Beyond the Headlines: Rebuilding Communities After Low-Attention Disasters

Devon Miller

In storm-plagued Selma, LADs have become a way of life. Now, volunteers are rebuilding homes in hopes of helping the community better withstand future storms.

Not every disaster is on the front page of the news. Some disasters are local, affecting small or rural communities, or disasters may be large and dramatic but quickly overshadowed by other news events. The disaster and community are quickly forgotten. Such disasters are known as Low-Attention Disasters, or LADs. Yet no matter how large or small the disaster is or the community it impacts, the impact on those affected is always enormous. Low-attention disasters generally do not garner much, if any, national media attention and often don’t trigger a federal declaration, making it nearly impossible for residents to access critical resources for recovery. 

The community of Selma, Alabama, is familiar with LADs. The community has been hit with multiple severe storms in the past three years, including Hurricane Zeta in 2020 and tornadoes in 2021. Most recently, Selma was again hit by a severe storm in January, bringing an EF-2 tornado with windspeeds reaching 130 miles per hour. 

Greyshirts Doug Keaty and Gai Starks work inside a home in Selma, AL. Photo by Trang Le.

Selma is an example of how smaller-scale disasters often go unnoticed on a national level and are, therefore, underfunded. While recovery efforts are still needed in Selma, much of the support has left the area, and the devastation has been largely forgotten by the general public. Three months after the most recent tornado, there are still many homes that need to be rebuilt. That’s why Team Rubicon is expanding its rebuild project in Selma.  

That extension is part of an ongoing commitment to the city. In March of 2021, more than 40 volunteers, known as Greyshirts, deployed over the course of two weeks in response to the devastating tornadoes. And in early 2022, Team Rubicon launched its Selma rebuild program. Then, from January to March of ’23, the veteran-led disaster nonprofit deployed more than 200 Greyshirts to the city in response to this January’s tornadoes.   

Originally, Team Rubicon committed to and budgeted for rebuilding ten homes in Selma. By mid-May of this year, it will complete a rebuild on the 12th home within that budget. And the nonprofit has launched a new campaign to rebuild some of those homes destroyed in this year’s storms.  

Travelers has been essential in funding Team Rubicon’s rebuild efforts across the U.S., with a grant totaling $1.8 million motivated by low-attention rebuild and the Team Rubicon Ready Reserve Fund.  

The Ready Reserve Fund enables Team Rubicon to be ready whenever a disaster strikes, allowing Greyshirts to mobilize at a moment’s notice to assist communities.  

Selma is just one example of Team Rubicon’s LAD-related Rebuild operations. In 2022, Team Rubicon sent a team of about a dozen Greyshirts to the remote town of Haines, Alaska, to rebuild homes destroyed in a storm that caused landslides and flooding in 2020. 

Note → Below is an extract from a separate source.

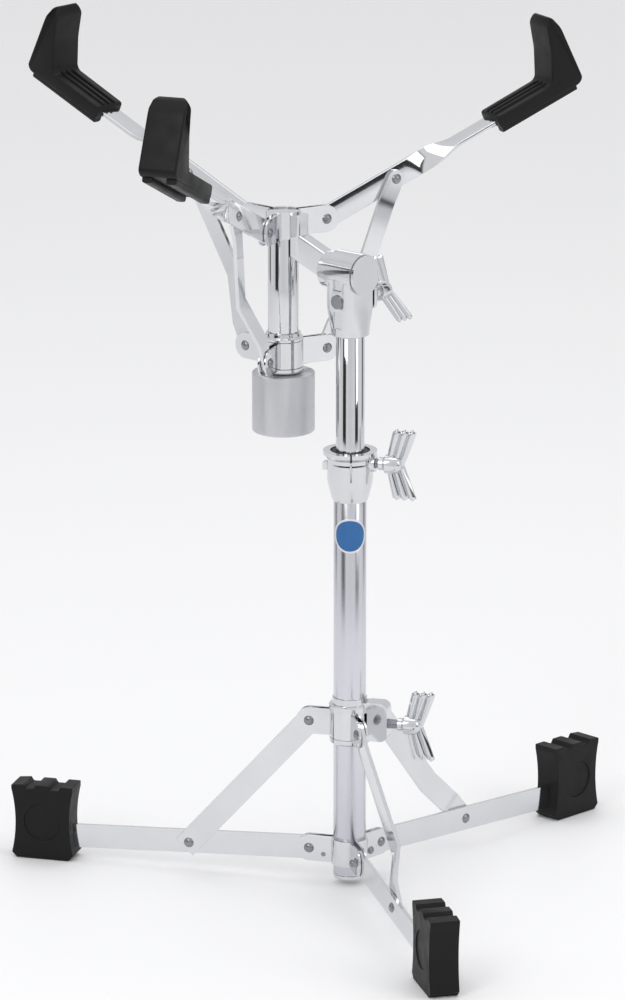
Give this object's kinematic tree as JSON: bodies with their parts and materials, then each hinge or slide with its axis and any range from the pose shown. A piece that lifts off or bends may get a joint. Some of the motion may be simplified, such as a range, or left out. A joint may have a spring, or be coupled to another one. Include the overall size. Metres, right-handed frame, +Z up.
{
  "type": "snare drum stand",
  "caption": "Folding snare drum stand: flat-base tripod, telescopic post, clamp tilter and a basket of booted arms on an offset knob-closed hub.",
  "frame": {"origin": "on the floor, under the axis of the main tube", "axes": "+Z up along the main tube; -Y towards the player's side, with the wing screws to +X"},
  "size_m": [0.472, 0.4956, 0.6644],
  "materials": {
    "chrome_plate": "polished plating on steel tube, flat bar and stampings",
    "cast_chrome": "plated zinc die castings with soft edges",
    "satin_chrome": "satin plated knurled knob",
    "bright_steel": "zinc plated rivets and screws",
    "foot_rubber": "matt moulded black rubber",
    "boot_rubber": "moulded black rubber with a slight sheen",
    "black_nylon": "moulded black nylon",
    "badge_enamel": "plain dark blue enamel"
  },
  "bodies": {
    "base": {"lower_tube": "chrome_plate", "tube_end_plug": "foot_rubber", "leg_bracket_straps": "chrome_plate", "leg_bracket_rivets": "bright_steel", "tube_clamp": "cast_chrome", "clamp_bushing": "black_nylon", "badge": "badge_enamel"},
    "clamp_screw": {"clamp_wing_screw": "cast_chrome"},
    "collar": {"collar_spool": "cast_chrome", "collar_straps": "chrome_plate", "collar_rivets": "bright_steel"},
    "collar_screw": {"collar_wing_screw": "cast_chrome"},
    "leg_1": {"leg_1": "chrome_plate", "foot_1": "foot_rubber", "leg_rivet_1": "bright_steel"},
    "brace_1": {"brace_1": "chrome_plate", "brace_rivet_1": "bright_steel"},
    "leg_2": {"leg_2": "chrome_plate", "foot_2": "foot_rubber", "leg_rivet_2": "bright_steel"},
    "brace_2": {"brace_2": "chrome_plate", "brace_rivet_2": "bright_steel"},
    "leg_3": {"leg_3": "chrome_plate", "foot_3": "foot_rubber", "leg_rivet_3": "bright_steel"},
    "brace_3": {"brace_3": "chrome_plate", "brace_rivet_3": "bright_steel"},
    "glide": {"tube_glide": "black_nylon"},
    "post": {"upper_tube": "chrome_plate", "tilter_head": "cast_chrome", "tilter_jaw": "cast_chrome", "clamp_bolt": "bright_steel"},
    "wing_nut": {"tilter_wing_nut": "cast_chrome"},
    "basket": {"barrel": "cast_chrome", "barrel_cap": "cast_chrome", "basket_bar": "chrome_plate", "basket_hub": "chrome_plate", "hub_rivets": "bright_steel", "basket_tube": "chrome_plate"},
    "arm_a": {"arm_a": "chrome_plate", "boot_a": "boot_rubber", "arm_rivet_a": "bright_steel"},
    "arm_b": {"arm_b": "chrome_plate", "boot_b": "boot_rubber", "arm_rivet_b": "bright_steel"},
    "arm_c": {"arm_c": "chrome_plate", "boot_c": "boot_rubber", "arm_rivet_c": "bright_steel"},
    "basket_collar": {"basket_collar": "cast_chrome", "basket_collar_straps": "chrome_plate", "basket_collar_rivets": "bright_steel"},
    "link_a": {"link_a": "chrome_plate", "link_rivet_a": "bright_steel"},
    "link_b": {"link_b": "chrome_plate", "link_rivet_b": "bright_steel"},
    "link_c": {"link_c": "chrome_plate", "link_rivet_c": "bright_steel"},
    "knob": {"basket_knob": "satin_chrome"}
  },
  "joints": [
    {"name": "leg_1_fold", "type": "hinge", "parent": "base", "child": "leg_1", "pos_m": [0.00833, -0.0311, 0.0264], "axis": [-0.9659, -0.2588, 0], "range_deg": [0, 62.5]},
    {"name": "leg_2_fold", "type": "hinge", "parent": "base", "child": "leg_2", "pos_m": [0.02277, 0.02277, 0.0264], "axis": [0.7071, -0.7071, 0], "range_deg": [0, 62.5]},
    {"name": "leg_3_fold", "type": "hinge", "parent": "base", "child": "leg_3", "pos_m": [-0.0311, 0.00833, 0.0264], "axis": [0.2588, 0.9659, 0], "range_deg": [0, 62.5]},
    {"name": "collar_slide", "type": "slide", "parent": "base", "child": "collar", "axis": [0, 0, 1], "range_m": [0, 0.11846]},
    {"name": "brace_1_hinge", "type": "hinge", "parent": "collar", "child": "brace_1", "pos_m": [0.00833, -0.0311, 0.1313], "axis": [0.9659, 0.2588, 0], "range_deg": [0, 22.55]},
    {"name": "brace_2_hinge", "type": "hinge", "parent": "collar", "child": "brace_2", "pos_m": [0.02277, 0.02277, 0.1313], "axis": [-0.7071, 0.7071, 0], "range_deg": [0, 22.55]},
    {"name": "brace_3_hinge", "type": "hinge", "parent": "collar", "child": "brace_3", "pos_m": [-0.0311, 0.00833, 0.1313], "axis": [-0.2588, -0.9659, 0], "range_deg": [0, 22.55]},
    {"name": "collar_screw_turn", "type": "hinge", "parent": "collar", "child": "collar_screw", "pos_m": [0.0483, -0.01294, 0.133], "axis": [0.9659, -0.2588, 0], "continuous": true},
    {"name": "clamp_screw_turn", "type": "hinge", "parent": "base", "child": "clamp_screw", "pos_m": [0.03864, -0.01035, 0.3425], "axis": [0.9659, -0.2588, 0], "continuous": true},
    {"name": "height_slide", "type": "slide", "parent": "base", "child": "glide", "axis": [0, 0, 1], "range_m": [-0.088, 0.085]},
    {"name": "post_swivel", "type": "hinge", "parent": "glide", "child": "post", "pos_m": [0, 0, 0.4], "axis": [0, 0, 1], "range_deg": [-72, 140]},
    {"name": "tilt", "type": "hinge", "parent": "post", "child": "basket", "pos_m": [0, 0, 0.492], "axis": [0.7547, -0.6561, 0], "range_deg": [-40, 40]},
    {"name": "tilter_wing_nut_turn", "type": "hinge", "parent": "post", "child": "wing_nut", "pos_m": [0.02952, 0.03396, 0.4717], "axis": [0.6561, 0.7547, 0], "continuous": true},
    {"name": "basket_collar_slide", "type": "slide", "parent": "basket", "child": "basket_collar", "axis": [0, 0, 1], "range_m": [0, 0.02541]},
    {"name": "knob_turn", "type": "hinge", "parent": "basket_collar", "child": "knob", "pos_m": [-0.05192, 0.04514, 0.38], "axis": [0, 0, 1], "range_deg": [0, 3049.51]},
    {"name": "arm_a_swing", "type": "hinge", "parent": "basket", "child": "arm_a", "pos_m": [-0.07947, 0.06908, 0.521], "axis": [0.6561, 0.7547, 0], "range_deg": [0, 52.01]},
    {"name": "arm_b_swing", "type": "hinge", "parent": "basket", "child": "arm_b", "pos_m": [-0.06459, 0.0109, 0.521], "axis": [-0.9379, 0.3469, 0], "range_deg": [0, 52.01]},
    {"name": "arm_c_swing", "type": "hinge", "parent": "basket", "child": "arm_c", "pos_m": [-0.01979, 0.06244, 0.521], "axis": [0.4741, -0.8805, 0], "range_deg": [0, 52.01]},
    {"name": "link_a_hinge", "type": "hinge", "parent": "basket_collar", "child": "link_a", "pos_m": [-0.07977, 0.06935, 0.4182], "axis": [0.6561, 0.7547, 0], "range_deg": [0, 18.34]},
    {"name": "link_b_hinge", "type": "hinge", "parent": "basket_collar", "child": "link_b", "pos_m": [-0.06473, 0.01053, 0.4182], "axis": [-0.9379, 0.3469, 0], "range_deg": [0, 18.34]},
    {"name": "link_c_hinge", "type": "hinge", "parent": "basket_collar", "child": "link_c", "pos_m": [-0.01943, 0.06263, 0.4182], "axis": [0.4741, -0.8805, 0], "range_deg": [0, 18.34]}
  ],
  "couplings": [
    {"joint": "leg_2_fold", "follows": "leg_1_fold", "ratio": 1},
    {"joint": "leg_3_fold", "follows": "leg_1_fold", "ratio": 1},
    {"joint": "collar_slide", "follows": "leg_1_fold", "m_per_rad": 0.1086},
    {"joint": "brace_1_hinge", "follows": "leg_1_fold", "ratio": 0.36075},
    {"joint": "brace_2_hinge", "follows": "leg_1_fold", "ratio": 0.36075},
    {"joint": "brace_3_hinge", "follows": "leg_1_fold", "ratio": 0.36075},
    {"joint": "basket_collar_slide", "follows": "knob_turn", "m_per_rad": 0.00047746},
    {"joint": "arm_a_swing", "follows": "knob_turn", "ratio": 0.017052},
    {"joint": "arm_b_swing", "follows": "knob_turn", "ratio": 0.017052},
    {"joint": "arm_c_swing", "follows": "knob_turn", "ratio": 0.017052},
    {"joint": "link_a_hinge", "follows": "knob_turn", "ratio": 0.0060137},
    {"joint": "link_b_hinge", "follows": "knob_turn", "ratio": 0.0060137},
    {"joint": "link_c_hinge", "follows": "knob_turn", "ratio": 0.0060137}
  ]
}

Greyshirts in front of a home being rebuilt in Selma. Photo by Seth Trouwborst.

In each of these Rebuild programs, Team Rubicon goes beyond just ensuring rebuilt homes are a roof over someone’s head: it also incorporates disaster-resilient building practices and materials. Analyzing the best approach to reducing potential damage from future disasters and then increasing the resiliency of homes not only gets people back into their homes faster following a disaster but also enables them to better weather the next storm.  

Team Rubicon takes an all-hazards approach to its Rebuild program, incorporating resilient building materials and methods wherever feasible to mitigate the adverse effects of future hazards while addressing the community’s current recovery needs. As an added plus, proof of mitigation practices can help communities qualify for disaster relief aid after a disaster.